** START OF Data **

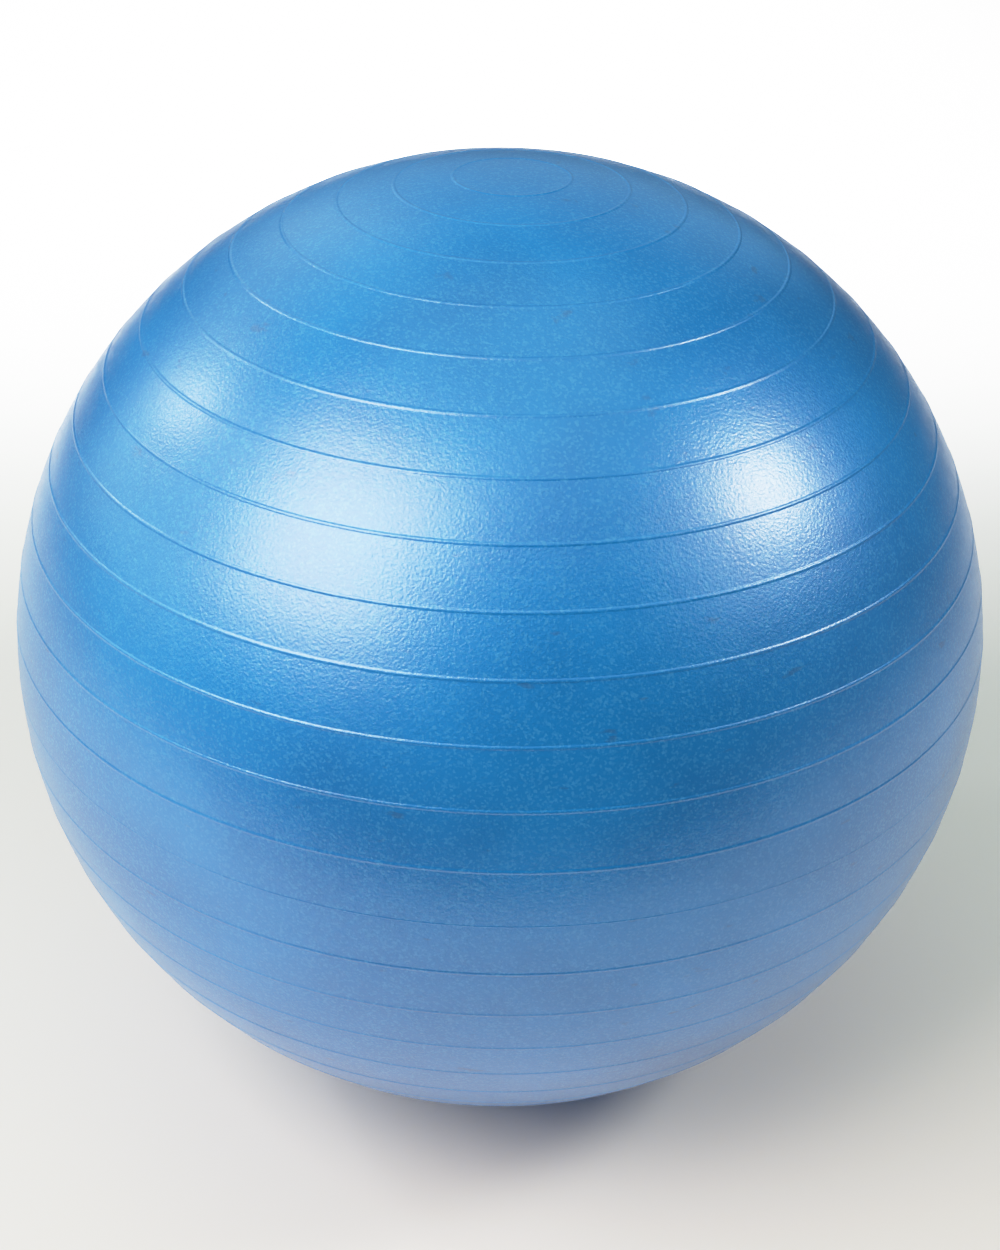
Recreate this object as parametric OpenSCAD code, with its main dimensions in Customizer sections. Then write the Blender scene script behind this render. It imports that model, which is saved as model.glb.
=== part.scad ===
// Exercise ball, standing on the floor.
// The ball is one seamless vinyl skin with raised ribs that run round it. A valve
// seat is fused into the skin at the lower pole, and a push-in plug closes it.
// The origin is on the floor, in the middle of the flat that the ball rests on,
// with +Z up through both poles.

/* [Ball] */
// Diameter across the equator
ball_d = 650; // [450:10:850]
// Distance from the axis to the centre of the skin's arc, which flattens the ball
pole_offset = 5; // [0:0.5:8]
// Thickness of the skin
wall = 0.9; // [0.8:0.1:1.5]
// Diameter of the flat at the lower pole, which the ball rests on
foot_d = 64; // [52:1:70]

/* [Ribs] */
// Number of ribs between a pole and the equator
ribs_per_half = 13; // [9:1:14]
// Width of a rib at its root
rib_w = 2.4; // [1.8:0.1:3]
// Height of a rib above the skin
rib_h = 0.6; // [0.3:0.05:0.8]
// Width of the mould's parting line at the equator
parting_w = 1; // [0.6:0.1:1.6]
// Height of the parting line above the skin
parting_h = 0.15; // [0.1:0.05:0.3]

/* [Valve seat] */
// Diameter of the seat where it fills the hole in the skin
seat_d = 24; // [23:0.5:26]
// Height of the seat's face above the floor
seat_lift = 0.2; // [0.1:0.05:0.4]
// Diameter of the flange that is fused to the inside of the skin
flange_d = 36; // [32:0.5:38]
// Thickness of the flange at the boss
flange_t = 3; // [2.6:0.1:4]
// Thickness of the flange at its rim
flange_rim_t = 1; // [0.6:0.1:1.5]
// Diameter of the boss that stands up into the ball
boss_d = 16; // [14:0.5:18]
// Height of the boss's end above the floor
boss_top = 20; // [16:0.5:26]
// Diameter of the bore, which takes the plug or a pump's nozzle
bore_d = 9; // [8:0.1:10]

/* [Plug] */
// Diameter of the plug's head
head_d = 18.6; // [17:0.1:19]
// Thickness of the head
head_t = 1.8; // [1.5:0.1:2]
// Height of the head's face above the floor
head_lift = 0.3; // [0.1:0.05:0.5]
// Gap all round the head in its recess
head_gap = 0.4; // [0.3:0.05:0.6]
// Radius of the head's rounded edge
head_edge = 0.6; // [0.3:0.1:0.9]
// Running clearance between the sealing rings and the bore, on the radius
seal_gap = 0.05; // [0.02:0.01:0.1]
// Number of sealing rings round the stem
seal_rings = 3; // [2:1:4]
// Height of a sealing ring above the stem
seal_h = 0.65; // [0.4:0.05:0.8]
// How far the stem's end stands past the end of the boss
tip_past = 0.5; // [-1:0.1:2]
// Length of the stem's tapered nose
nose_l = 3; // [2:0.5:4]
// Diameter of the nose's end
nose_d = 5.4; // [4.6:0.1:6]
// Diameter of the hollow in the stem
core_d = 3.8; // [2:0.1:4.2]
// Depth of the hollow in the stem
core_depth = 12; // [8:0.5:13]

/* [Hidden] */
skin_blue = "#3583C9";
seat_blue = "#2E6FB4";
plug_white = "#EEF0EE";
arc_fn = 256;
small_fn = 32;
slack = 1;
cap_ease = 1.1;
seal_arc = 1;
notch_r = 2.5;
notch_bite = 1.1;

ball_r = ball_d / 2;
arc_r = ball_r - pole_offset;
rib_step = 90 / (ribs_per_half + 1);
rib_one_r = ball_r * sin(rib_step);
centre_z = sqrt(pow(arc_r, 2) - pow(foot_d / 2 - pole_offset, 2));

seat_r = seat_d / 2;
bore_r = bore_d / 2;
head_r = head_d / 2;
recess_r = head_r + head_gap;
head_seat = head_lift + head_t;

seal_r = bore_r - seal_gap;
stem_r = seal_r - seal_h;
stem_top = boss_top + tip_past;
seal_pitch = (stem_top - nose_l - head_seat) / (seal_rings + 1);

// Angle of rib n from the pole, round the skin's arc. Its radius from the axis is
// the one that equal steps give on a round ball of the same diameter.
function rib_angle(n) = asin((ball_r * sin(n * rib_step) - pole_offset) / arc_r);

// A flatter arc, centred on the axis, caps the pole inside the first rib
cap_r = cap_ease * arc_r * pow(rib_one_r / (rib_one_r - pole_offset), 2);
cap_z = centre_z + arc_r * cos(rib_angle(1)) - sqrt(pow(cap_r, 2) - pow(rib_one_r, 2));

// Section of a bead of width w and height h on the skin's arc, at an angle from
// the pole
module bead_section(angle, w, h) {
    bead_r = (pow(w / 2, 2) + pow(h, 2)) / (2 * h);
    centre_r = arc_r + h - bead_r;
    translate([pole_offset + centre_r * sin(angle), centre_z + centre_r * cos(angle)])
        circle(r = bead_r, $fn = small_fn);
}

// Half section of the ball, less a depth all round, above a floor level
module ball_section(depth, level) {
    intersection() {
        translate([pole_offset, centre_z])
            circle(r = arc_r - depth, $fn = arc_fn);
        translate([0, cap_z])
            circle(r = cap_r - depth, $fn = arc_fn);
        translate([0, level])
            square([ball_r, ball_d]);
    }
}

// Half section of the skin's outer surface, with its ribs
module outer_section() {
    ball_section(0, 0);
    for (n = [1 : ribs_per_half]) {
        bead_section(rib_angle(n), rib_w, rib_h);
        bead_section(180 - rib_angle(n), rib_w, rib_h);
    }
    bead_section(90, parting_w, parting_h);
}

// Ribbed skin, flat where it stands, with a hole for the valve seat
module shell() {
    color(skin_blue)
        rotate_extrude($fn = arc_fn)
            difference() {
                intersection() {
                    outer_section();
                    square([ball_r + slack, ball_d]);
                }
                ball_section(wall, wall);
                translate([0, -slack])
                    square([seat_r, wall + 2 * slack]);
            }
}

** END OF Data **

Pick out all lines containing the string "with".

Recreate this object as parametric OpenSCAD code, with its main dimensions in Customizer sections. Then write the Blender scene script behind this render. It imports that model, which is saved as model.glb.
// The ball is one seamless vinyl skin with raised ribs that run round it. A valve
// with +Z up through both poles.
// Half section of the skin's outer surface, with its ribs
// Ribbed skin, flat where it stands, with a hole for the valve seat